Lieutenant Colonel Banastre Tarleton led his cavalry into the city on June 4, 1781. Jefferson fled south to his Poplar Forest plantation near Lynchburg, while and most of the other Virginia officials crossed the Blue Ridge to safety in Staunton. Approximately five unfortunate legislators, including Daniel Boone, were captured.

The General Assembly met at Trinity Church in Staunton on June 7-23, 1781. On June 11, while meeting in Staunton, the legislators elected Thomas Nelson to replace Jefferson as governor.

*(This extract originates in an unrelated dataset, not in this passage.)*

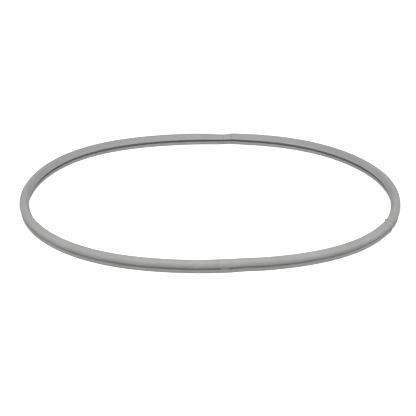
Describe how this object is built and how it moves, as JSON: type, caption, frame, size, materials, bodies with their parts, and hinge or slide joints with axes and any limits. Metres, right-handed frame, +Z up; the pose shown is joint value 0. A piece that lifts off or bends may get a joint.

The official meetings of the General Assembly in Charlottesville and Staunton may qualify them as "temporary" capitals of Virginia. Once the threat from the British was removed, the state officials resumed their work in Richmond.6

in 1780-81, the General Assembly convened in Williamsburg, Richmond, Charlottesville, and Staunton
in 1780-81, the General Assembly convened in Williamsburg, Richmond, Charlottesville, and Staunton
Source: ESRI, ArcGIS Online

Richmond had become the capital of a subordinate state government within a national union before the General Assembly decamped to Charlottesville. Maryland ratified the Articles of Confederation on January 30, 1781, the last of the states to join the new United States of America. On June 26, 1788, Virginia ratified the new US Constitution. Those documents created and then strengthened the power of the national government, but union with other states did not alter Richmond's status as Virginia's state capital.

Richmond's status did change in 1861. Virginia seceded from the United States of America and joined the Confederate States of America. The Confederate capital moved in June, 1861, from Montgomery, Alabama to Richmond. According to the Confederate perspective, Richmond became the capital of a new (but smaller) national government.

The Virginia governor and General Assembly still remained in Richmond. The Confederate and state legislatures orchestrated their meetings in order to share the same capitol building. Richmond was simultaneously the home of the Confederate government, the state government, and the city's own municipal government.

the Confederate Congress met in the Virginia State Capitol building between 1861-1865
the Confederate Congress met in the Virginia State Capitol building between 1861-1865
Source: The Photographic History of the Civil War, The Goal - The Confederate Capitol (p.282)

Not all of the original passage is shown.